We may feel alone during difficult times, but every time we see the Blessed Sacrament, we remember that we are never alone. In the Incarnation God has come to live with us, and He is never going away. By making His flesh and blood sacramentally present to us, Jesus makes good on His promise to remain with us always.
The fulfilment of Christ’s promise is a tremendous consolation to us, but here we also have a challenge. “Without cost you have received; without cost you are to give,” Jesus says in Matthew 10:8. In Luke 6:38, He says, “Give and gifts will be given to you; a good measure, packed together, shaken down, and overflowing, will be poured into your lap. For the measure with which you measure will in return be measured out to you.” We are not mere consumers at a kind of heavenly Walmart. We receive the consolation of Jesus in large part so that we will be ready to share His consolation, to bring the presence and love of Christ to everyone we meet.

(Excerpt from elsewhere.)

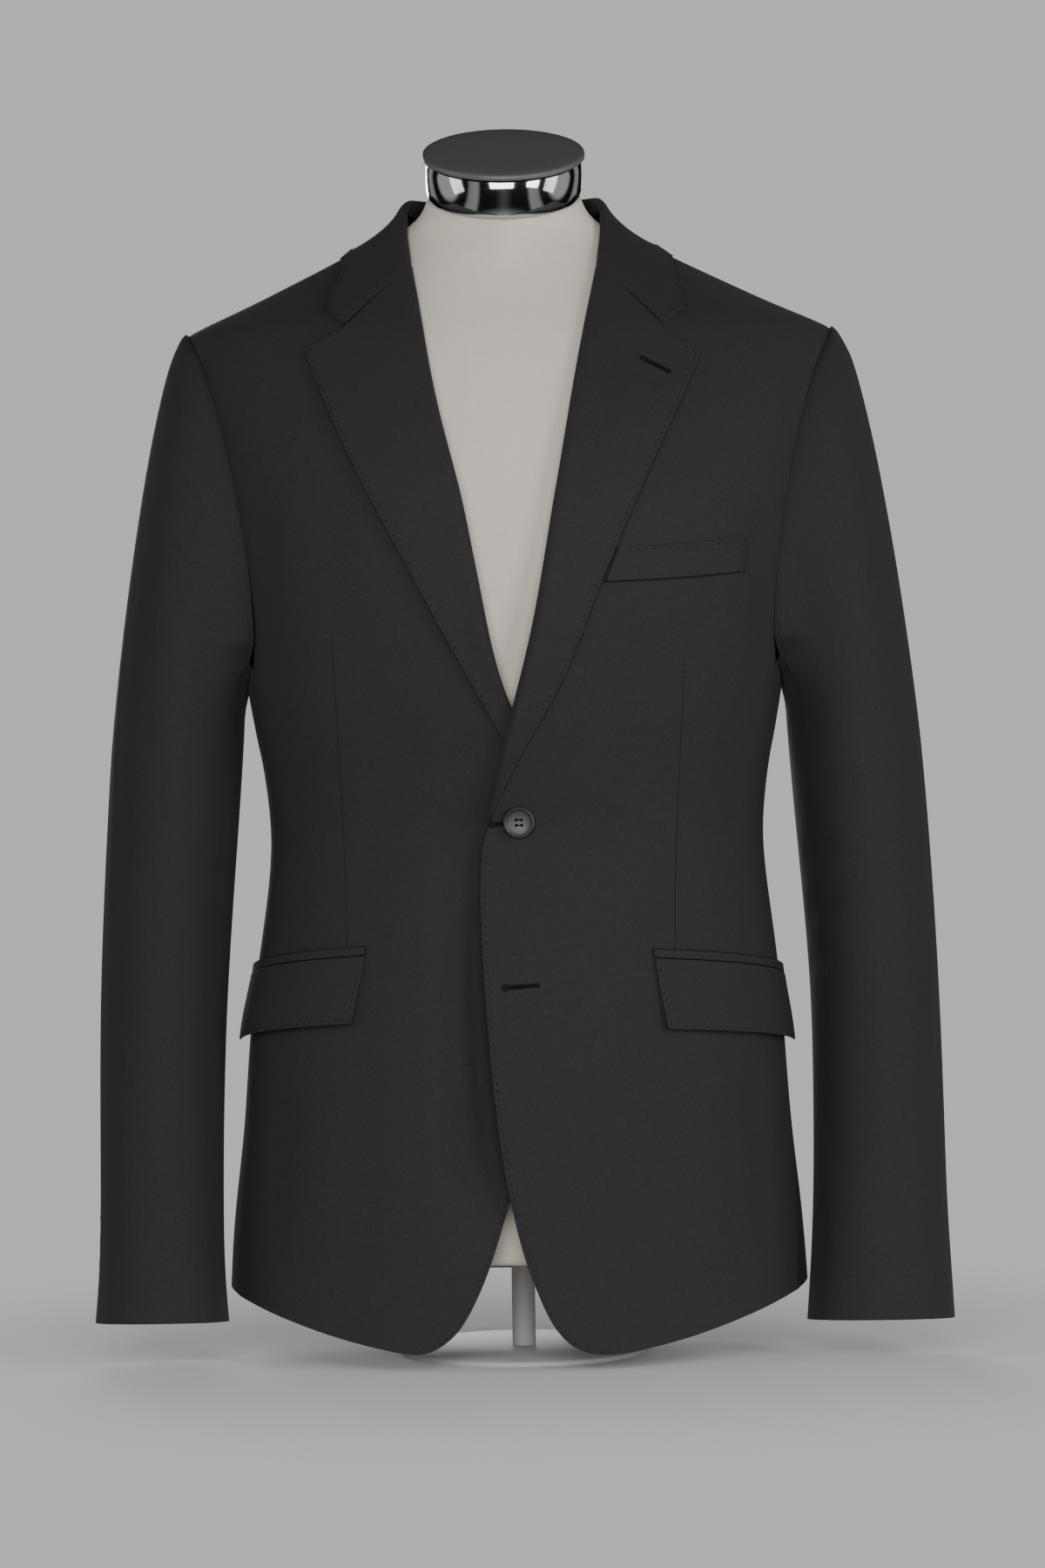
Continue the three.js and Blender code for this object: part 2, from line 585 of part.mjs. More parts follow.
// Sleeve surface: from 0 to 1 out of the armhole and over the crown, from 1 to 2 down to the cuff.
function sleevePoint(psi, down, sleeve) {
  if (down > 1) {
    const straight = sleeveLower(psi, lerp(SLEEVE_TOP_Z, sleeve.cuff, down - 1), sleeve);
    straight.z -= 0.09 * (straight.y + 40) * (down - 1) ** 2;
    return straight;
  }
  const edge = armhole(psi);
  const normal = bodyNormal(edge.phi, edge.z);
  const start = bodyPoint(edge.phi, edge.z);
  const inward = new THREE.Vector3(204, 2, 596).sub(start);
  inward.addScaledVector(normal, -inward.dot(normal)).normalize();
  start.addScaledVector(inward, 0.45).addScaledVector(normal, 0.15);
  const end = sleeveLower(psi, SLEEVE_TOP_Z, sleeve);
  const reach = start.distanceTo(end);
  const facing = Math.cos(rad(psi));
  const top = Math.max(facing, 0);
  const foot = Math.max(-facing, 0);
  const outward = new THREE.Vector3(0.7, 0, 1.85 * top ** 4).addScaledVector(normal, 0.5).normalize();
  const first = start.clone().addScaledVector(outward, reach * (0.2 - 0.09 * top - 0.13 * foot));
  const second = end.clone().add(new THREE.Vector3(-10 * top, 0, reach * lerp(0.34, 0.36, top)));
  return new THREE.CubicBezierCurve3(start, first, second, end).getPoint(down);
}

const sleeveRows = [
  0, 0.06, 0.14, 0.25, 0.39, 0.55, 0.75, 1, 1.11, 1.22, 1.34, 1.46, 1.58, 1.69, 1.79, 1.87, 1.94, 2,
];

function sleevePiece(sleeve, from, to, columns) {
  return wall(sleeveRows.length - 1, columns, (i, j, face) => {
    const down = sleeveRows[j];
    const start = from(down) + 0.2;
    const end = to(down) - 0.2;
    const psi = (lerp(start, end, i / columns) + 360) % 360;
    const point = sleevePoint(psi, down, sleeve);
    if (!face) {
      const before = sleevePoint(psi, Math.max(down - 0.01, 0), sleeve);
      const run = sleevePoint(psi, Math.min(down + 0.01, 2), sleeve).sub(before);
      const beside = sleevePoint((psi + 359.5) % 360, down, sleeve);
      const round = sleevePoint((psi + 0.5) % 360, down, sleeve).sub(beside);
      const inward = round.cross(run).normalize();
      const centre = sleevePoint(0, down, sleeve).add(sleevePoint(180, down, sleeve)).multiplyScalar(0.5);
      if (inward.dot(centre.sub(point)) < 0) inward.negate();
      point.addScaledVector(inward, CLOTH);
    }
    point.x *= sleeve.sign;
    return point;
  });
}

// Small cloth piece lying on the body between two lines, each given by its ends.
function patch(columns, rows, corners, low, high, thick) {
  const { topIn, topOut, lowIn, lowOut, sag } = corners;
  return wall(rows, columns, (i, j, face) => {
    const s = i / columns;
    const t = j / rows;
    const phi = lerp(lerp(topIn.phi, topOut.phi, s), lerp(lowIn.phi, lowOut.phi, s), t);
    const level = lerp(lerp(topIn.z, topOut.z, s), lerp(lowIn.z, lowOut.z, s), t);
    const out = lerp(low, high, t);
    return bodyPoint(phi, level + sag * Math.sin(Math.PI * s), face ? out + thick : out);
  });
}

const onFront = (x, z) => ({ phi: angleAt(x, z), z });
const atTurn = (deg, z) => ({ phi: rad(deg), z });
const pockets = {
  flap_left: {
    topIn: onFront(90.3, 272.6),
    topOut: atTurn(88, 256.8),
    lowIn: onFront(97.5, 225.6),
    lowOut: atTurn(88, 211.6),
    sag: 1.5,
  },
  flap_right: {
    topIn: onFront(-102.3, 276.6),
    topOut: atTurn(-88, 261.6),
    lowIn: onFront(-110.5, 231.8),
    lowOut: atTurn(-88, 216.8),
    sag: 1.5,
  },
  jet_left: {
    topIn: onFront(89.4, 279.2),
    topOut: atTurn(88, 263.4),
    lowIn: onFront(89.6, 273.2),
    lowOut: atTurn(88, 257.4),
    sag: 1.5,
  },
  jet_right: {
    topIn: onFront(-101.4, 283.2),
    topOut: atTurn(-88, 268.2),
    lowIn: onFront(-101.6, 277.2),
    lowOut: atTurn(-88, 262.2),
    sag: 1.5,
  },
  breast_welt: {
    topIn: onFront(70, 545.4),
    topOut: onFront(154.6, 553),
    lowIn: onFront(60.5, 522.6),
    lowOut: onFront(153.6, 530),
    sag: -0.8,
  },
};

const wasm = await Module();
wasm.setup();

function toManifold(geometry) {
  const merged = geometry.index ? geometry : geometry.clone();
  const mesh = new wasm.Mesh({
    numProp: 3,
    vertProperties: new Float32Array(merged.attributes.position.array),
    triVerts: new Uint32Array(merged.index.array),
  });
  mesh.merge();
  return new wasm.Manifold(mesh);
}

function fromManifold(solid) {
  const mesh = solid.getMesh();
  const geometry = new THREE.BufferGeometry();
  geometry.setAttribute('position', new THREE.BufferAttribute(new Float32Array(mesh.vertProperties), 3));
  geometry.setIndex(new THREE.BufferAttribute(new Uint32Array(mesh.triVerts), 1));
  return geometry;
}

// Four-hole button with a raised rim round a dished middle, its back at z = 0.
function buttonShape({ radius, height, dish, hole, pitch }, segments) {
  const profile = [
    [0, 0],
    [radius * 0.82, 0],
    [radius, height * 0.4],
    [radius * 0.96, height * 0.85],
    [radius * 0.88, height],
    [dish, height * 0.7],
    [0, height * 0.56],
  ].map(([r, z]) => new THREE.Vector2(r, z));
  const blank = new THREE.LatheGeometry(profile, segments);
  blank.rotateX(Math.PI / 2);
  let solid = toManifold(blank);
  for (const [sx, sz] of [[1, 1], [1, -1], [-1, 1], [-1, -1]]) {
    const drill = new THREE.CylinderGeometry(hole, hole, height * 4, 6);
    drill.rotateX(Math.PI / 2);
    drill.translate(sx * pitch / 2, sz * pitch / 2, 0);
    solid = solid.subtract(toManifold(drill));
  }
  return fromManifold(solid);
}

// Turns a shape made along +Z so that it lies at a point, facing along a direction.
function laid(geometry, point, facing) {
  const turn = new THREE.Quaternion().setFromUnitVectors(new THREE.Vector3(0, 0, 1), facing);
  geometry.applyQuaternion(turn);
  geometry.translate(point.x, point.y, point.z);
  return geometry;
}

function frontButton(x, z, out) {
  const phi = angleAt(x, z);
  return laid(buttonShape(BUTTON, 24), bodyPoint(phi, z, out), bodyNormal(phi, z));
}

function cuffButton(sleeve, z) {
  const down = 1 + (SLEEVE_TOP_Z - z) / (SLEEVE_TOP_Z - sleeve.cuff);
  const turn = rad(360 - sleeve.buttonTurn);
  const point = sleevePoint(sleeve.buttonTurn, down, sleeve);
  const facing = new THREE.Vector3(Math.cos(turn), Math.sin(turn), 0).normalize();
  point.addScaledVector(facing, 0.9);
  point.x *= sleeve.sign;
  facing.x *= sleeve.sign;
  return laid(buttonShape(CUFF_BUTTON, 12), point, facing);
}

function formBody() {
  const rows = [
    67, 70, 110, 160, 200, 245, 290, 345, 400, 460, 510, 560, 600, 640, 672, 690, 698, 706, 720, 738, 750,
    760, 770, 780, 787, NECK_CENTRE.z,
  ];
  const columns = 28;
  return stack(rows.length - 1, columns, (i, j) => {
    const phi = i / columns * Math.PI * 2;
    const lean = Math.tan(rad(NECK_TILT)) * THREE.MathUtils.smoothstep(rows[j], 738, NECK_CENTRE.z);
    let point = sectionPoint(formSections, phi, rows[j]);
    for (let k = 0; k < 12; k += 1) {
      const z = rows[j] + lean * (point.y - NECK_CENTRE.y);
      point = sectionPoint(formSections, phi, lerp(point.z, z, 0.7));
    }
    if (j === 0) {
      point.x *= 0.975;
      point.y *= 0.975;
    }
    return point;
  });
}

// Solid of revolution from radius and height pairs.
function turnedSolid(pairs, segments) {
  const geometry = new THREE.LatheGeometry(pairs.map(([r, z]) => new THREE.Vector2(r, z)), segments);
  geometry.rotateX(Math.PI / 2);
  return geometry;
}

function onNeck(geometry, lift) {
  const facing = new THREE.Vector3(0, -Math.sin(rad(NECK_TILT)), Math.cos(rad(NECK_TILT)));
  const point = new THREE.Vector3(NECK_CENTRE.x, NECK_CENTRE.y, NECK_CENTRE.z).addScaledVector(facing, lift);
  return laid(geometry, point, facing);
}

const cloth = { color: 0x2b2c2f, roughness: 0.85, metalness: 0 };
const plastic = { color: 0x2e2f31, roughness: 0.4, metalness: 0 };
const jersey = { color: 0xd8cfc2, roughness: 0.9, metalness: 0 };
const chrome = { color: 0xc8cacc, roughness: 0.15, metalness: 1 };
const painted = { color: 0xb9b9b9, roughness: 0.5, metalness: 0.1 };

const suit = new THREE.Group();
suit.name = 'business_suit_jacket_on_form';

function add(name, geometry, look) {
  const mesh = new THREE.Mesh(geometry, new THREE.MeshStandardMaterial(look));
  mesh.name = name;
  suit.add(mesh);
}

const ringHeight = RING.height;
const ringRadius = RING.radius;
add('stand_foot', turnedSolid([
  [0, 0],
  [FOOT.radius, 0],
  [FOOT.radius, FOOT.height - 1.5],
  [FOOT.radius - 2, FOOT.height],
  [0, FOOT.height],
], 48), painted);
add('stand_pole', turnedSolid([
  [0, FOOT.height + 0.3],
  [POLE.radius, FOOT.height + 0.3],
  [POLE.radius, POLE.top],
  [0, POLE.top],
], 24), painted);
add('form_torso', formBody(), jersey);
add('neck_ring', onNeck(turnedSolid([
  [0, 0.3],
  [ringRadius - 1.5, 0.3],
  [ringRadius, 2],
  [ringRadius, ringHeight - 2],
  [ringRadius - 1.5, ringHeight - 0.3],
  [0, ringHeight - 0.3],
], 40), 0), chrome);
add('neck_cap', onNeck(turnedSolid([
  [0, ringHeight],
  [CAP.radius - 0.8, ringHeight],
  [CAP.radius, ringHeight + 0.8],
  [CAP.radius, ringHeight + CAP.height - 2],
  [CAP.radius - 0.6, ringHeight + CAP.height - 0.7],
  [CAP.radius - 2.4, ringHeight + CAP.height],
  [0, ringHeight + CAP.height + 1],
], 40), 0), plastic);

add('front_left', frontPanel('left'), cloth);
add('front_right', frontPanel('right'), cloth);
add('side_left', sidePanel(1), cloth);
add('side_right', sidePanel(-1), cloth);
add('back_left', backPanel(1), cloth);
add('back_right', backPanel(-1), cloth);
add('lapel_left', lapel('left'), cloth);
add('lapel_right', lapel('right'), cloth);
add('collar', collar(), cloth);

for (const [side, sleeve] of Object.entries(sleeves)) {
  const hindSeam = (down) => lerp(-66, sleeve.hindTurn, Math.max(down - 1, 0));
  const foreSeam = () => 142;
  add(`top_sleeve_${side}`, sleevePiece(sleeve, hindSeam, foreSeam, 13), cloth);
  add(`under_sleeve_${side}`, sleevePiece(sleeve, foreSeam, (down) => hindSeam(down) + 360, 8), cloth);
  for (const [k, z] of [[1, 98.5], [2, 83], [3, 67.5]]) {
    add(`cuff_button_${side}_${k}`, cuffButton(sleeve, z), plastic);
  }
}

add('jet_left', patch(9, 1, pockets.jet_left, 0.55, 0.55, 1.2), cloth);
add('jet_right', patch(9, 1, pockets.jet_right, 0.55, 0.55, 1.2), cloth);
add('flap_left', patch(10, 3, pockets.flap_left, 0.55, 0.9, 1.6), cloth);
add('flap_right', patch(10, 3, pockets.flap_right, 0.55, 0.9, 1.6), cloth);
add('breast_welt', patch(8, 2, pockets.breast_welt, 0.5, 0.5, 1.5), cloth);
add('button_front', frontButton(1.4, 365, 5), plastic);
add('button_lower', frontButton(1, 255.5, 0.4), plastic);

export default suit;
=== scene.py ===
import math
import random

import bmesh
import bpy
import numpy as np
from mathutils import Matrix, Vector
from mathutils.bvhtree import BVHTree
from mathutils.kdtree import KDTree


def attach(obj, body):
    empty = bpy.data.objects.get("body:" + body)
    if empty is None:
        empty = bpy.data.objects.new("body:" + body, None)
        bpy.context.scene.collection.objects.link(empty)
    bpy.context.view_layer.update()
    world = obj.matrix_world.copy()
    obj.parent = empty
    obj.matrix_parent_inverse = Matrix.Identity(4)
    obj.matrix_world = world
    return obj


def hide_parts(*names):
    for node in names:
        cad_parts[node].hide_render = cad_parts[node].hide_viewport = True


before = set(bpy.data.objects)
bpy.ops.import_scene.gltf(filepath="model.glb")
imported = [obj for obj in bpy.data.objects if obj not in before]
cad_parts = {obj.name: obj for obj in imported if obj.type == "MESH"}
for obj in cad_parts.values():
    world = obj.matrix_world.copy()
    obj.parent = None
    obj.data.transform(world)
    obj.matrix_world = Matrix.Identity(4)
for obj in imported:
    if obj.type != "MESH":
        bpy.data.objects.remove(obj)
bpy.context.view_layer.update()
random.seed(11)

mm = 0.001
waveTurn = 0.314  # a Wave Texture of scale 1 repeats every 0.314 m


def dropSelection():
    if bpy.context.object and bpy.context.object.mode != "OBJECT":
        bpy.ops.object.mode_set(mode="OBJECT")
    bpy.ops.object.select_all(action="DESELECT")


def choose(piece):
    dropSelection()
    piece.select_set(True)
    bpy.context.view_layer.objects.active = piece


def linearOf(hexColour):  # sRGB hex to linear
    parts = [int(hexColour[k:k + 2], 16) / 255 for k in (1, 3, 5)]
    return [c / 12.92 if c <= 0.04045 else ((c + 0.055) / 1.055) ** 2.4 for c in parts] + [1.0]


def addNode(tree, kind, settings=None, links=None):
    node = tree.nodes.new(kind)
    for name, value in (settings or {}).items():
        if isinstance(name, int) or (name in node.inputs and not hasattr(node, name)):
            node.inputs[name].default_value = value
        else:
            setattr(node, name, value)
    for name, source in (links or {}).items():
        tree.links.new(source, node.inputs[name])
    return node


def newMaterial(name, baseHex, roughness, metallic=0.0):
    material = bpy.data.materials.new(name)
    material.use_nodes = True
    shader = material.node_tree.nodes["Principled BSDF"]
    shader.inputs["Base Color"].default_value = linearOf(baseHex)
    shader.inputs["Roughness"].default_value = roughness
    shader.inputs["Metallic"].default_value = metallic
    return material, shader


def smoothStep(value, low, high):
    t = np.clip((value - low) / (high - low), 0.0, 1.0)
    return t * t * (3 - 2 * t)


worsted = {
    "base": "#111111",
    "light": "#323233",
    "twillMm": 0.9,       # drawn three times coarser than the real 0.3 mm wale, which wouldn't show
    "heatherMm": 1.5,
    "bumpMm": 0.16,
    "dartMm": 0.45,       # half the width of a pressed dart seam
    # painted shade: the colour the cloth is darkened to along a dart, standing for the shadow in its pressed
    # groove
    "dart": "#080808",
    "twillDegrees": 32,
    "roughness": 0.78,
    "specular": 0.22,
    "sheen": 0.04,
    "sheenRoughness": 0.5,
}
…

There was a spate of ecclesiastical documents on the Holy Eucharist in the early-to-middle years of the last decade, which in some ways culminated in the 2007 Post-Synodal Apostolic Exhortation of Pope Benedict XVI, entitled Sacramentum Caritatis, the “Sacrament of Charity.” The special focus of several of these writings was on the link between the Eucharist and the mission of the Church, which is to share Christ and His saving Gospel.
The Eucharist reveals God’s existence and presence among us. The Eucharist continues the work of redemption in Jesus Christ. The Eucharist is a model of humility. The Eucharist is our food for the journey from earth to heaven. The Eucharist is the fuel of evangelization and the reception of the Eucharist by new members of the faithful is the summit of that to which evangelization aspires. In all of this, the Eucharist is the Sacrament of Charity, because “God is love” (1 John 4:8), Jesus is God, and the Eucharist is Jesus here with us. And the Eucharist is also the Sacrament of Charity because the Sacrament strengthens us in charity, calling us to join Jesus in giving our flesh, making a sacrifice of our lives, for the life of the world.